Dr. Gary Kuchar: "George Herbert and the Seventeenth-Century Art of Hearkening"

Fri. Jan. 29 12:30 PM - Fri. Jan. 29 01:30 PM
Contact: Kelly Batson (
Location: 3C01

“George Herbert and the Seventeenth-Century Art of Hearkening: Listening for The Odour.

A Public Lecture by Dr. Gary Kuchar, University of Victoria

Although the protestant Reformation is generally viewed as a revolution in reading, most people in early modern England likely heard the bible more often than they read it. The oral nature of biblical culture in early modern England was part and parcel of its general tendency to ethically privilege hearing over sight.
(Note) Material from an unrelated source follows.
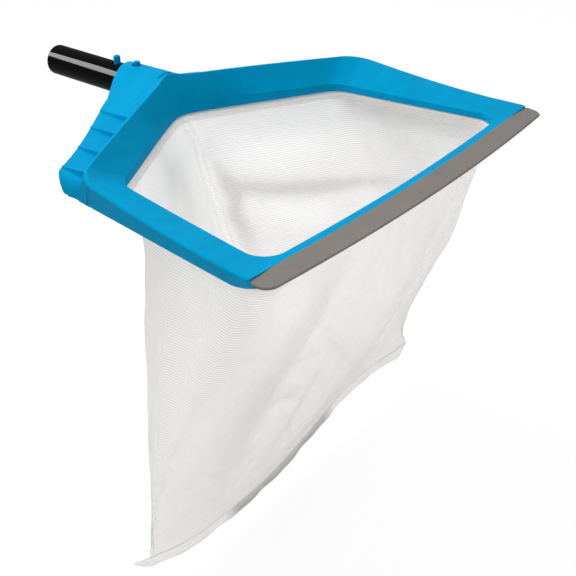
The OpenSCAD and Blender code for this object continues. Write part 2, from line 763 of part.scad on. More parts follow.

Such attitudes and practices raise the question of what, exactly, it meant to listen to God’s Word in seventeenth-century England? What could John Donne have meant precisely when he prayed, as indeed he did, for "circumcised ears"? Less cryptically, what were the physics, physiology, and theology of early modern sound and hearing and how do such ideas animate religious writing in the period? To address these questions, I attend to George Herbert's representation of sound and listening in The Temple (1633), focusing particular attention on what it meant to hearken in early Stuart England. By tuning into early modern frequencies, we will discover that hearing and sound sometimes mean different things for Herbert than they do for us and that such differences have crucial consequences for understanding his poetry and seventeenth-century devotional writing more broadly.